## Goal of the exercise
Set down only the lines running from the one with "pieces = [casting.part]" to the one with "obj.matrix_parent_inverse = Matrix.Identity(4)", both lines included, exactly as they stand, please.

## Material

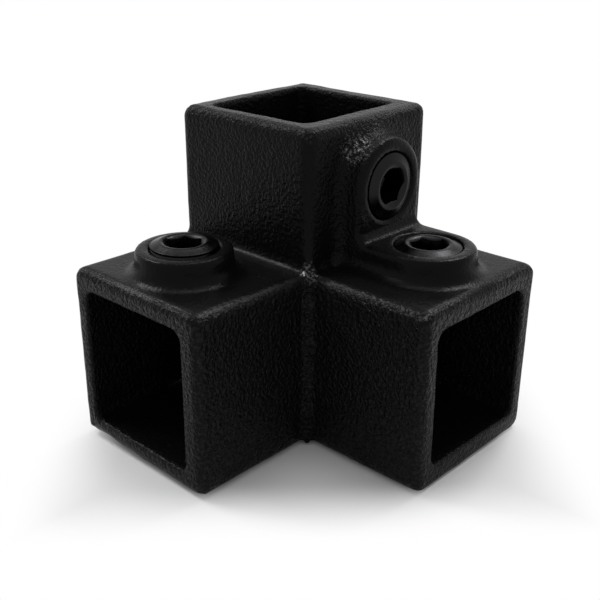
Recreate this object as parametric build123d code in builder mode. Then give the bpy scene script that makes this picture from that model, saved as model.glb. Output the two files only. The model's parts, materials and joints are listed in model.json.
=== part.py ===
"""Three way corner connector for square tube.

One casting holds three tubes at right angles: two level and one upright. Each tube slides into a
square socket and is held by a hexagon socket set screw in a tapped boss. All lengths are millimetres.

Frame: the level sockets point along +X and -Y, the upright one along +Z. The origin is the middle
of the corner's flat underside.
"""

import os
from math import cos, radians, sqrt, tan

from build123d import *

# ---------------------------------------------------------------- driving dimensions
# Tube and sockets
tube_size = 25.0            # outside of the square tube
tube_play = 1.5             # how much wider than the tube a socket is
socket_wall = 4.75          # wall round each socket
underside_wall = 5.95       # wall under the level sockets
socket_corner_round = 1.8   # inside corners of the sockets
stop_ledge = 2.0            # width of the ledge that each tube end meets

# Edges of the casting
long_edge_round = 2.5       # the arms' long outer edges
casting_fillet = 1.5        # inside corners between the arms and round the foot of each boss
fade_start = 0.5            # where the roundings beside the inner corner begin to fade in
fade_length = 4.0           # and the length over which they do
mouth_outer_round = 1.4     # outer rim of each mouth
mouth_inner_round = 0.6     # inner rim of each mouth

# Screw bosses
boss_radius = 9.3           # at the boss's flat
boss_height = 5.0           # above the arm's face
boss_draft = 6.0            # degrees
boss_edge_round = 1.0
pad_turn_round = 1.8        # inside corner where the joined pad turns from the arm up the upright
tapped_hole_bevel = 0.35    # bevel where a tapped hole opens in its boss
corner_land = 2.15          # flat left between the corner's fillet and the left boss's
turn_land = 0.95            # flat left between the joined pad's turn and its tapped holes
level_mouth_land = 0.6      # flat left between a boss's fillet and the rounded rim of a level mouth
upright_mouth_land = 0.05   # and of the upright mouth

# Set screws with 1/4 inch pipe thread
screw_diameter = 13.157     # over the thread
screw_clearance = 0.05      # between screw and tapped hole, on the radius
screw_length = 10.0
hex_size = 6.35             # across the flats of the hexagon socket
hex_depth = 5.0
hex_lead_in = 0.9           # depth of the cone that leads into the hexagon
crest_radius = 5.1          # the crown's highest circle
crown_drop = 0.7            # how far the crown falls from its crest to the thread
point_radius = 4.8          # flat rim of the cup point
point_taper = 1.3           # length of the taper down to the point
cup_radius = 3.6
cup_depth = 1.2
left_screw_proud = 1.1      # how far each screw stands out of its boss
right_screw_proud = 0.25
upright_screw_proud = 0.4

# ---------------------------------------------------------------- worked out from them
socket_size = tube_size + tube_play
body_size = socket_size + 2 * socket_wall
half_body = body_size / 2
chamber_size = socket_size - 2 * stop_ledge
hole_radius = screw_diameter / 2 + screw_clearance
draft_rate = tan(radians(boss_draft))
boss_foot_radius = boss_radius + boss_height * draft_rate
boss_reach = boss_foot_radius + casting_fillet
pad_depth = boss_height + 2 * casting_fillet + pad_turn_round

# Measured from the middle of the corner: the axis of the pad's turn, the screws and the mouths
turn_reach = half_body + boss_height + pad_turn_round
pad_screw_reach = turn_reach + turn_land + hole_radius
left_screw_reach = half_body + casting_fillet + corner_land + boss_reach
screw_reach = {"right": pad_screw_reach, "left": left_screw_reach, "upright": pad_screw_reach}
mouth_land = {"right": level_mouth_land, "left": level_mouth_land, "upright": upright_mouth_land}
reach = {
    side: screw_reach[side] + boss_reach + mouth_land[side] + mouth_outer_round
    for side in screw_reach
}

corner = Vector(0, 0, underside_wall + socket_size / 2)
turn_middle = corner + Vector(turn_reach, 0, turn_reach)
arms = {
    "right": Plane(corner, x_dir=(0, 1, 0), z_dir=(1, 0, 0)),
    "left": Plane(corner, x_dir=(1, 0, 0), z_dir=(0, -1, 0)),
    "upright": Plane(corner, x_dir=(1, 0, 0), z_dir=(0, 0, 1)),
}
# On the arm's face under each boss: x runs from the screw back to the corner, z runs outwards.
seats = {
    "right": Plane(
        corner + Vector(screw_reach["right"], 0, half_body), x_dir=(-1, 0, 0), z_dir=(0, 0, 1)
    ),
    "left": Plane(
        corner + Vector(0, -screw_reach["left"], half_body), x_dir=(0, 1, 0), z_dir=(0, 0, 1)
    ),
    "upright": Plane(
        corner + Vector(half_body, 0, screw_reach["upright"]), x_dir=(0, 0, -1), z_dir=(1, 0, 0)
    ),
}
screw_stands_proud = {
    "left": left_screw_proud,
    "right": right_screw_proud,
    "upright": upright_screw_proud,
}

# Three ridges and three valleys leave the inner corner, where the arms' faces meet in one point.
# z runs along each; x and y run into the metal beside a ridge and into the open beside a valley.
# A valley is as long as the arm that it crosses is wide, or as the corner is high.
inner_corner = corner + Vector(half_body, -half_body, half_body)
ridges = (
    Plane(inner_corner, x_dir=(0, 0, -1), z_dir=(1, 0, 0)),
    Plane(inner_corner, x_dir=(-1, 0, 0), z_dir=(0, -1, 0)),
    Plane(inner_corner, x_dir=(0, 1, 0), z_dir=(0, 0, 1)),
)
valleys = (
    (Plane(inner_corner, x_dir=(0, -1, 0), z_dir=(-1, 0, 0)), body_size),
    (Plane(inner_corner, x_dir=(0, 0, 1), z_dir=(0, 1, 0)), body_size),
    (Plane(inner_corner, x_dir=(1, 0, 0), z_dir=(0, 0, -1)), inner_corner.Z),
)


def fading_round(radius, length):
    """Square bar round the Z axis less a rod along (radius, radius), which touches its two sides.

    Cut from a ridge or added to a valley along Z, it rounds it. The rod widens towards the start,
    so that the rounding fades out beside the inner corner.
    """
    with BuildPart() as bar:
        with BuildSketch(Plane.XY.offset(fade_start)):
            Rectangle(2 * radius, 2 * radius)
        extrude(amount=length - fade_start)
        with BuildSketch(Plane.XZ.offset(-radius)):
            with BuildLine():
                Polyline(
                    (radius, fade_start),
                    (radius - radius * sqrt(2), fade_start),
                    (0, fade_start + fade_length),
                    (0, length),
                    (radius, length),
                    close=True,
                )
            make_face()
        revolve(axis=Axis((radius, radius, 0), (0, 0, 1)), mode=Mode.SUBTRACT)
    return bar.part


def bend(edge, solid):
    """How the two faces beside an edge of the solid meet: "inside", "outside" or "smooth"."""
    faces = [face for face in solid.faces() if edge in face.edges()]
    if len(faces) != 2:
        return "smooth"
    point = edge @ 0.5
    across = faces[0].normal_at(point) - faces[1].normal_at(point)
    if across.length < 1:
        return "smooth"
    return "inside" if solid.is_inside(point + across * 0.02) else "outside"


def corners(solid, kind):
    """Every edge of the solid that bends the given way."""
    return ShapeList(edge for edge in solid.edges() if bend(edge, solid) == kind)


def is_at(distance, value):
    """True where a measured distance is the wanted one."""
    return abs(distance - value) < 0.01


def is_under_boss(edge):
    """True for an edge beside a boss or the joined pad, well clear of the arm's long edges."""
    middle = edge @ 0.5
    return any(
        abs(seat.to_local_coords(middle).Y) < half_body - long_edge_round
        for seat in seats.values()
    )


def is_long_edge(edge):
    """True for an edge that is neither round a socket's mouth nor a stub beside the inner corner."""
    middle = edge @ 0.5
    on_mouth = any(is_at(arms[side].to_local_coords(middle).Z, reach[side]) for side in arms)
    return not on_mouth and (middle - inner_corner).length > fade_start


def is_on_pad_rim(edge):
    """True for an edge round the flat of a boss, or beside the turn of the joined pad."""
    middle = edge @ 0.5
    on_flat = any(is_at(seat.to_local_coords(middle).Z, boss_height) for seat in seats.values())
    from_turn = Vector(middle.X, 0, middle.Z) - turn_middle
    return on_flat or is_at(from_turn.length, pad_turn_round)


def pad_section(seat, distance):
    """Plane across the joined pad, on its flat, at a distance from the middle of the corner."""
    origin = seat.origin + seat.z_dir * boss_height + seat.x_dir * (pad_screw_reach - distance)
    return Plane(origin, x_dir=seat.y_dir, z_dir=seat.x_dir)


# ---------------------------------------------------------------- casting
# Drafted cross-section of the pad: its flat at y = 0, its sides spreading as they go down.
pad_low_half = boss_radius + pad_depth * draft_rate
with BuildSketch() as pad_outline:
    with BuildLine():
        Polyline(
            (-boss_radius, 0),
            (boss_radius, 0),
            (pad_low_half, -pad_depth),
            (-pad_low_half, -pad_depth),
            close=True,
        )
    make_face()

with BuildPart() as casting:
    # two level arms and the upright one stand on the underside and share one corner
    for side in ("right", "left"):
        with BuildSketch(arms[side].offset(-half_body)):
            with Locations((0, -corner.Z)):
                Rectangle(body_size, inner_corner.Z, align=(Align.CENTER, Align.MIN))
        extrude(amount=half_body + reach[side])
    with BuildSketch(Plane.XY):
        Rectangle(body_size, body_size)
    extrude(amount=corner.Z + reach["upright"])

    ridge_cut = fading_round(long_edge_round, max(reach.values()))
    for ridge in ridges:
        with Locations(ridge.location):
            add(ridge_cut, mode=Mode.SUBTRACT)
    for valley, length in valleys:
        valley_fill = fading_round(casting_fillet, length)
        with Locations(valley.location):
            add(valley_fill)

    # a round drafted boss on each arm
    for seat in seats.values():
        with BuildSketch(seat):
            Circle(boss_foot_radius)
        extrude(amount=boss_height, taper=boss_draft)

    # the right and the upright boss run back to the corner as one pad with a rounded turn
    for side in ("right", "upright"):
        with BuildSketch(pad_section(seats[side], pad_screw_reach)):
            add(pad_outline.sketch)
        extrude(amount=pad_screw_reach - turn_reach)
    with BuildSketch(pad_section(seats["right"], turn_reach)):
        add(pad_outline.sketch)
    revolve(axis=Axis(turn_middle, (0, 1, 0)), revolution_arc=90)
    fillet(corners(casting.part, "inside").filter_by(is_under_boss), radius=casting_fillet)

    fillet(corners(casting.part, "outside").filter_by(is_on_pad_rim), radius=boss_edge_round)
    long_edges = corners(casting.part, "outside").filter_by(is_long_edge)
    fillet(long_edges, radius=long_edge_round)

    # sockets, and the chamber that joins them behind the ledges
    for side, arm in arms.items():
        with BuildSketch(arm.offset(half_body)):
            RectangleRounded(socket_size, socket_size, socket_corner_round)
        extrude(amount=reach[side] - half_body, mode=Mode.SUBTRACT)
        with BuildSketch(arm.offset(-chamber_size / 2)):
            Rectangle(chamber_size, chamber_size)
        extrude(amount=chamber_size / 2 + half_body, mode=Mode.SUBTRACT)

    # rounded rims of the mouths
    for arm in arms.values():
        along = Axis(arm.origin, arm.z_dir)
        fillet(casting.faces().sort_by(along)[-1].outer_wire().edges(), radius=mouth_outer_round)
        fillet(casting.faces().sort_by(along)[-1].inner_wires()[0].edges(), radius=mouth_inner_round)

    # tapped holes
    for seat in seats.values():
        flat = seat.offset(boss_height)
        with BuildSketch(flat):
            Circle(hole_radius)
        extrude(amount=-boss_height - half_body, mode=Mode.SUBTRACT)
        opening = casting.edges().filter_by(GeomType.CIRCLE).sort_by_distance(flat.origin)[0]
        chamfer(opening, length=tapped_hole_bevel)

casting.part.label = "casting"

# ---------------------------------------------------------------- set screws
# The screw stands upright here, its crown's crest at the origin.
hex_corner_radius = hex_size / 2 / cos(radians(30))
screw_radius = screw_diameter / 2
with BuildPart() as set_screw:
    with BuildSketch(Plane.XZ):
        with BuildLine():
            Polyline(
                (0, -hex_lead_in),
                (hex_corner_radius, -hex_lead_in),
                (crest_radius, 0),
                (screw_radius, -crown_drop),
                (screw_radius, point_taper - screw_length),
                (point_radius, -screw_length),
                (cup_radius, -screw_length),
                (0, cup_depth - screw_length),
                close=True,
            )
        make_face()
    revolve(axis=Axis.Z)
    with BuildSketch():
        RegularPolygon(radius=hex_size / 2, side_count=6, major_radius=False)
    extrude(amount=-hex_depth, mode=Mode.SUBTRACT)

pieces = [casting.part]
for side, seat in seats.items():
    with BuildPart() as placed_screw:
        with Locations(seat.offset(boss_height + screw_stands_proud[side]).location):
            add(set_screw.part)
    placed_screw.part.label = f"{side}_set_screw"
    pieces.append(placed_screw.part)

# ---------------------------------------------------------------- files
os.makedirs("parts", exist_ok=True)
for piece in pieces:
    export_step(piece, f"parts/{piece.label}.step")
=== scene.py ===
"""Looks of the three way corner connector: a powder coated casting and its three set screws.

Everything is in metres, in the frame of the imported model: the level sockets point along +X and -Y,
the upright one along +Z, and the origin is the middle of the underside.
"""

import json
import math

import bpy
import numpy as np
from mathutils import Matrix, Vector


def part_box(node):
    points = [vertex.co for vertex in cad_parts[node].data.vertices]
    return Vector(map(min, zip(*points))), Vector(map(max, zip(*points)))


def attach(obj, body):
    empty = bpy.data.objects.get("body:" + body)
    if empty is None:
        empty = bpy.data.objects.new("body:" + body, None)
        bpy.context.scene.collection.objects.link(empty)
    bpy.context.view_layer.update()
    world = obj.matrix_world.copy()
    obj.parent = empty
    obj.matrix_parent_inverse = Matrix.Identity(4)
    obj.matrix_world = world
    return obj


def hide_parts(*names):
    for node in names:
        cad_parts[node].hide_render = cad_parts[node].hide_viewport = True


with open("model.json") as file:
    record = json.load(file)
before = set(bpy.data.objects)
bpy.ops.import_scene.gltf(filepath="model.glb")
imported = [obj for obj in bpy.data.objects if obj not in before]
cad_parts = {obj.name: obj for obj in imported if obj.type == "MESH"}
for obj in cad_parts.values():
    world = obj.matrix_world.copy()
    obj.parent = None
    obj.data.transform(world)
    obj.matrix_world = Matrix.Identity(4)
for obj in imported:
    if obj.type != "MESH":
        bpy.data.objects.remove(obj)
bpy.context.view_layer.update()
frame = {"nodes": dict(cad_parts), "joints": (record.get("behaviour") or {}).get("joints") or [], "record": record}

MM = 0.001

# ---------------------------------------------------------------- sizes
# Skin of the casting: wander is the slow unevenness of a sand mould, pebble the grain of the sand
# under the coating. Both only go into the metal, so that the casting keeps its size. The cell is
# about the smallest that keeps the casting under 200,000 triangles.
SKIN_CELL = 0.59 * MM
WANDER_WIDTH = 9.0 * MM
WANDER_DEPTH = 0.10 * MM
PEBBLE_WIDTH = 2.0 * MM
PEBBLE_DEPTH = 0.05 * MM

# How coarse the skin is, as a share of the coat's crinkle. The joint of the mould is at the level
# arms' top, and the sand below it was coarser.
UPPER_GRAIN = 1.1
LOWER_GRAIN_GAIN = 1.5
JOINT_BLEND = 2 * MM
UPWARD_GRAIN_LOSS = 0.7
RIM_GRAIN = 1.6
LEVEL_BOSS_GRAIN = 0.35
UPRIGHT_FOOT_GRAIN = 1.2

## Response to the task
pieces = [casting.part]
for side, seat in seats.items():
    with BuildPart() as placed_screw:
        with Locations(seat.offset(boss_height + screw_stands_proud[side]).location):
            add(set_screw.part)
    placed_screw.part.label = f"{side}_set_screw"
    pieces.append(placed_screw.part)

# ---------------------------------------------------------------- files
os.makedirs("parts", exist_ok=True)
for piece in pieces:
    export_step(piece, f"parts/{piece.label}.step")
=== scene.py ===
"""Looks of the three way corner connector: a powder coated casting and its three set screws.

Everything is in metres, in the frame of the imported model: the level sockets point along +X and -Y,
the upright one along +Z, and the origin is the middle of the underside.
"""

import json
import math

import bpy
import numpy as np
from mathutils import Matrix, Vector


def part_box(node):
    points = [vertex.co for vertex in cad_parts[node].data.vertices]
    return Vector(map(min, zip(*points))), Vector(map(max, zip(*points)))


def attach(obj, body):
    empty = bpy.data.objects.get("body:" + body)
    if empty is None:
        empty = bpy.data.objects.new("body:" + body, None)
        bpy.context.scene.collection.objects.link(empty)
    bpy.context.view_layer.update()
    world = obj.matrix_world.copy()
    obj.parent = empty
    obj.matrix_parent_inverse = Matrix.Identity(4)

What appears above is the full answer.